▸ **WHAT YOU HAVE TO DO**:
Please quote exactly the opening lines of the data, from the first line to the one where "return result" appears.

▸ **DATA LINES**:
....

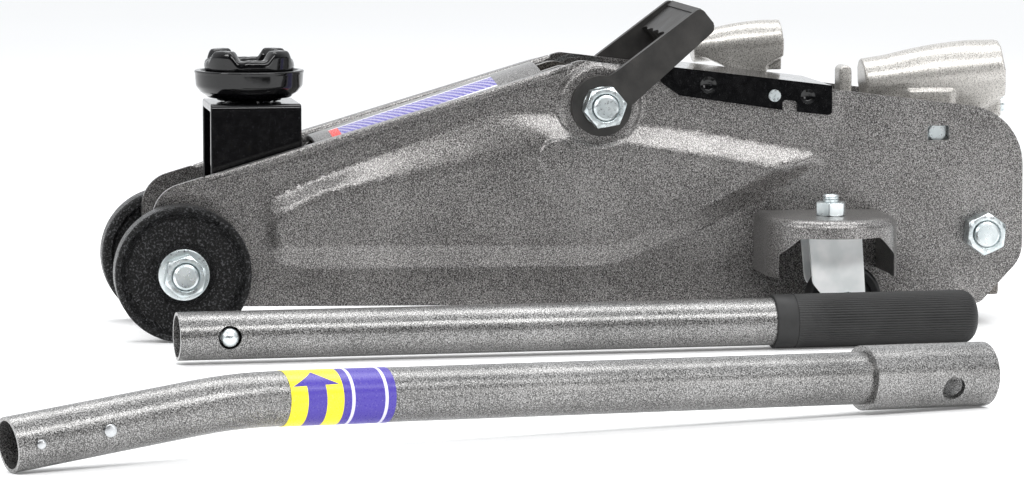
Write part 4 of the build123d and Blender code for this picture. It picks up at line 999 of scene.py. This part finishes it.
def cover_dimples():
    """Dished bottoms of the two holes in each flange of the cover, under the same enamel."""
    shape = Shape()
    for side in (-1, 1):
        for x, radius in COVER_HOLES:
            bowl = rounded([(0.0, radius - 0.05, 0.0), (1.7, radius - 0.05, 0.0),
                            (0.9, radius - 1.4, 0.8), (0.25, 0.0, 0.0)],
                           closed=False, step=12.0) + [(0.0, 0.0)]
            foot = (x, side * PLATE_OUTER, top_rear(x) - COVER_HOLE_DROP)
            lathe(shape, bowl, foot, (0, side, 0), 48, closed=False)
    piece("cover_plate_dimples", shape, "chassis", "gloss_black_enamel", smooth=60.0)


cover_dimples()


# ---------------------------------------------------------------- printed labels
def print_place(tree, place, origin, along, across):
    """Millimetres along and across a label, from its origin."""
    start = add(tree, "VectorMath", {0: place, 1: origin}, operation="SUBTRACT")
    result = []
    for direction in (along, across):
        metres = add(tree, "VectorMath", {0: start, 1: direction}, operation="DOT_PRODUCT")
        result.append(add(tree, "Math", {0: metres.outputs["Value"], 1: 1000.0},
                          operation="MULTIPLY"))
    return result


def printed(material, turned, ground, layers, worn, worn_amount, rough, ripple=None):
    """Layers of ink over a ground colour, each shown where its factor is 1, then scuffs."""
    tree = material.node_tree
    wear = add(tree, "TexNoise", {"Vector": turned, "Scale": per_metre(0.7), "Detail": 2.0})
    scuff = add(tree, "MapRange", {"Value": wear, "From Min": 0.62, "From Max": 0.8,
                                   "To Min": 0.0, "To Max": worn_amount})
    colour = linear(ground)
    for factor, ink in layers + [(scuff, worn)]:
        colour = add(tree, "Mix", {0: factor, 6: colour, 7: linear(ink)},
                     data_type="RGBA").outputs[2]
    return surfaced(material, colour, wear, rough, ripple, 0.15, 0.0001)


def band_print():
    """Vinyl band round the handle tube: glossy ink, a yellow panel with a plain violet arrow, then
    a violet panel with two plain lines; a fine ripple breaks up the shine."""
    material, tree, place, turned = new_finish("printed_vinyl_band")
    low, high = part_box("handle_label")
    heading = radians(LOWER_HEADING)
    s, t = print_place(tree, place, (low + high) / 2, (cos(heading), sin(heading), 0), (0, 0, 1))
    yellow, violet, pale = "#f3e01c", "#41319a", "#d9d6ea"
    arrow_s, head_foot = -11.5, 6.2
    stem = add(tree, "Math", {0: s, 1: arrow_s, 2: 4.1}, operation="COMPARE")
    below_head = add(tree, "Math", {0: 7.0, 1: t}, operation="GREATER_THAN")
    stem = add(tree, "Math", {0: stem, 1: below_head}, operation="MULTIPLY")
    slope = add(tree, "Math", {0: s, 1: -arrow_s}, operation="ADD")
    slope = add(tree, "Math", {0: slope}, operation="ABSOLUTE")
    peak = add(tree, "Math", {0: slope, 1: -0.45, 2: 10.8}, operation="MULTIPLY_ADD")
    under_peak = add(tree, "Math", {0: peak, 1: t}, operation="GREATER_THAN")
    over_foot = add(tree, "Math", {0: t, 1: head_foot}, operation="GREATER_THAN")
    beside = add(tree, "Math", {0: s, 1: arrow_s, 2: 10.0}, operation="COMPARE")
    head = add(tree, "Math", {0: under_peak, 1: over_foot}, operation="MULTIPLY")
    head = add(tree, "Math", {0: head, 1: beside}, operation="MULTIPLY")
    panel = add(tree, "Math", {0: s, 1: 0.0}, operation="GREATER_THAN")
    layers = [(panel, violet), (stem, violet), (head, violet)]
    for line in (4.2, 18.8):
        layers.append((add(tree, "Math", {0: s, 1: line, 2: 0.7}, operation="COMPARE"), pale))
    ripple = add(tree, "TexNoise", {"Vector": turned, "Scale": per_metre(2.0), "Detail": 1.0})
    return printed(material, turned, yellow, layers, "#cfcbd6", 0.25, (0.25, 0.38), ripple)


def strip_print():
    """Vinyl strip on the arm: white border, red tab and slanting violet bars on silver, glossy."""
    material, tree, place, turned = new_finish("printed_vinyl_strip")
    low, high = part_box("arm_label")
    droop = radians(17.7)
    s, t = print_place(tree, place, (low.x, (low.y + high.y) / 2, low.z),
                       (cos(droop), 0, sin(droop)), (0, 1, 0))
    silver, violet, red, white = "#9d99b8", "#5b55a0", "#d8352f", "#f2f2f4"
    slant = add(tree, "Math", {0: t, 1: 0.5, 2: s}, operation="MULTIPLY_ADD")
    bars = add(tree, "Math", {0: slant, 1: 3.2}, operation="MODULO")
    bar = add(tree, "Math", {0: bars, 1: 1.3}, operation="GREATER_THAN")
    tab = add(tree, "Math", {0: 5.5, 1: s}, operation="GREATER_THAN")
    end = add(tree, "Math", {0: 0.9, 1: s}, operation="GREATER_THAN")
    side = add(tree, "Math", {0: t}, operation="ABSOLUTE")
    side = add(tree, "Math", {0: side, 1: 7.9}, operation="GREATER_THAN")
    layers = [(bar, violet), (tab, red), (end, white), (side, white)]
    return printed(material, turned, silver, layers, "#dcdce2", 0.2, (0.2, 0.34))


for node, material in (("handle_label", band_print()), ("arm_label", strip_print())):
    frame["nodes"][node].data.materials.clear()
    frame["nodes"][node].data.materials.append(material)

for name, obj in frame["nodes"].items():
    if slot_of[name] in finishes:
        obj.data.materials.clear()
        obj.data.materials.append(finishes[slot_of[name]])


# ---------------------------------------------------------------- floor, light and camera
def floor():
    """Pale matt sheet under the object, nearly even in tone."""
    material, tree, _, turned = new_finish("pale_studio_floor")
    cloud = add(tree, "TexNoise", {"Vector": turned, "Scale": per_metre(900.0), "Detail": 1.0})
    tone = add(tree, "ValToRGB", {"Fac": cloud}, ((0.3, "#f4f4f4"), (0.7, "#f8f8f8")))
    shader = add(tree, "BsdfPrincipled", {
        "Base Color": tone, "Roughness": 0.9, "Specular IOR Level": 0.1,
        "Emission Color": linear("#ffffff"), "Emission Strength": 0.12})
    add(tree, "OutputMaterial", {"Surface": shader})
    bpy.ops.mesh.primitive_plane_add(size=30.0, location=(0, 0, -0.0002))
    ground = bpy.context.object
    ground.name = "studio_floor"
    ground.data.materials.append(material)


def dark_card():
    """Dark card on the floor in front, which only reflections see: faces turned to the viewer
    stay deep."""
    material, tree, _, turned = new_finish("matte_dark_card")
    cloud = add(tree, "TexNoise", {"Vector": turned, "Scale": per_metre(60.0), "Detail": 2.0})
    tone = add(tree, "ValToRGB", {"Fac": cloud}, ((0.3, "#1c1c1c"), (0.7, "#242424")))
    shader = add(tree, "BsdfPrincipled", {"Base Color": tone, "Roughness": 0.9})
    add(tree, "OutputMaterial", {"Surface": shader})
    bpy.ops.mesh.primitive_plane_add(size=1.0, location=at(100.0, -1980.0, 3.0))
    card = bpy.context.object
    card.name, card.scale = "dark_card", (3.4, 2.5, 1.0)
    card.data.materials.append(material)
    card.visible_camera = card.visible_diffuse = card.visible_shadow = False


def softbox(name, place, aim, size, power, size_y=None):
    """Rectangular light in metres and watts, turned to what it is aimed at."""
    data = bpy.data.lights.new(name, "AREA")
    data.energy, data.size = power, size
    data.shape, data.size_y = "RECTANGLE", size_y or size
    obj = bpy.data.objects.new(name, data)
    bpy.context.scene.collection.objects.link(obj)
    obj.location = place
    obj.rotation_euler = (Vector(aim) - Vector(place)).to_track_quat("-Z", "Y").to_euler()


# The camera's lens, its place from the front axle, and its axes, solved from the object's edges.
LENS, SENSOR = 187.45, 36.0
CAMERA_PLACE = (-194.59, -2525.42, 280.08)
CAMERA_RIGHT = Vector((0.99015728, -0.13995912, 0.0))
CAMERA_UP = Vector((0.01309303, 0.09262817, 0.99561468))
CAMERA_AHEAD = Vector((0.13934536, 0.98581513, -0.09354894))


def studio():
    """Floor, sky that is bright above and behind and dim in front, four softboxes and camera."""
    floor()
    dark_card()
    world = bpy.data.worlds.new("studio")
    bpy.context.scene.world = world
    world.use_nodes = True
    tree = world.node_tree
    tree.nodes.clear()
    direction = add(tree, "TexCoord").outputs["Generated"]
    toward = add(tree, "VectorMath", {0: direction, 1: (0.0, 0.6, 0.8)}, operation="DOT_PRODUCT")
    glow = add(tree, "MapRange", {
        "Value": toward.outputs["Value"], "From Min": -0.25, "From Max": 0.5,
        "To Min": 0.05, "To Max": 1.1}, interpolation_type="SMOOTHSTEP")
    sky = add(tree, "Background", {"Color": linear("#f6f8fa"), "Strength": glow})
    add(tree, "OutputWorld", {"Surface": sky})
    softbox("front_top", (0.2, -1.25, 1.15), (0, 0, 0.05), 2.0, 20.0, 0.3)
    softbox("overhead", (0.1, 0.3, 1.3), (0, 0.1, 0), 1.6, 12.0, 0.5)
    softbox("left_key", (-1.5, -0.5, 1.0), (-0.1, 0.1, 0.05), 0.5, 8.0)
    softbox("low_fill", (1.5, -1.5, 0.35), (0.05, 0, 0.05), 0.6, 5.0)
    camera_data = bpy.data.cameras.new("view")
    camera_data.lens, camera_data.sensor_width = LENS, SENSOR
    camera_data.clip_end = 60.0
    camera = bpy.data.objects.new("view", camera_data)
    bpy.context.scene.collection.objects.link(camera)
    turn = Matrix((CAMERA_RIGHT, CAMERA_UP, -CAMERA_AHEAD)).transposed().to_4x4()
    camera.matrix_world = Matrix.Translation(at(*CAMERA_PLACE)) @ turn
    bpy.context.scene.camera = camera
    bpy.context.scene.view_settings.view_transform = "Standard"


studio()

....

▸ **THE OUTPUT**:
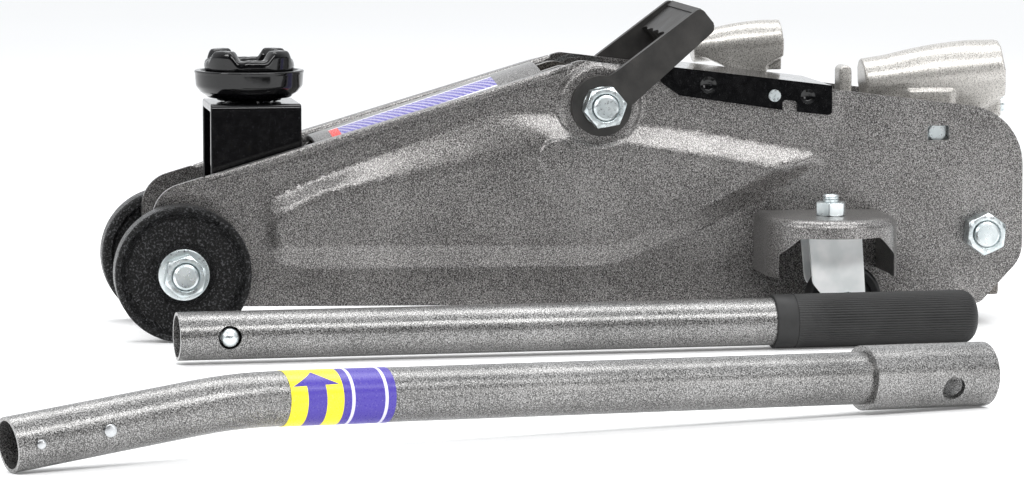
Write part 4 of the build123d and Blender code for this picture. It picks up at line 999 of scene.py. This part finishes it.
def cover_dimples():
    """Dished bottoms of the two holes in each flange of the cover, under the same enamel."""
    shape = Shape()
    for side in (-1, 1):
        for x, radius in COVER_HOLES:
            bowl = rounded([(0.0, radius - 0.05, 0.0), (1.7, radius - 0.05, 0.0),
                            (0.9, radius - 1.4, 0.8), (0.25, 0.0, 0.0)],
                           closed=False, step=12.0) + [(0.0, 0.0)]
            foot = (x, side * PLATE_OUTER, top_rear(x) - COVER_HOLE_DROP)
            lathe(shape, bowl, foot, (0, side, 0), 48, closed=False)
    piece("cover_plate_dimples", shape, "chassis", "gloss_black_enamel", smooth=60.0)


cover_dimples()


# ---------------------------------------------------------------- printed labels
def print_place(tree, place, origin, along, across):
    """Millimetres along and across a label, from its origin."""
    start = add(tree, "VectorMath", {0: place, 1: origin}, operation="SUBTRACT")
    result = []
    for direction in (along, across):
        metres = add(tree, "VectorMath", {0: start, 1: direction}, operation="DOT_PRODUCT")
        result.append(add(tree, "Math", {0: metres.outputs["Value"], 1: 1000.0},
                          operation="MULTIPLY"))
    return result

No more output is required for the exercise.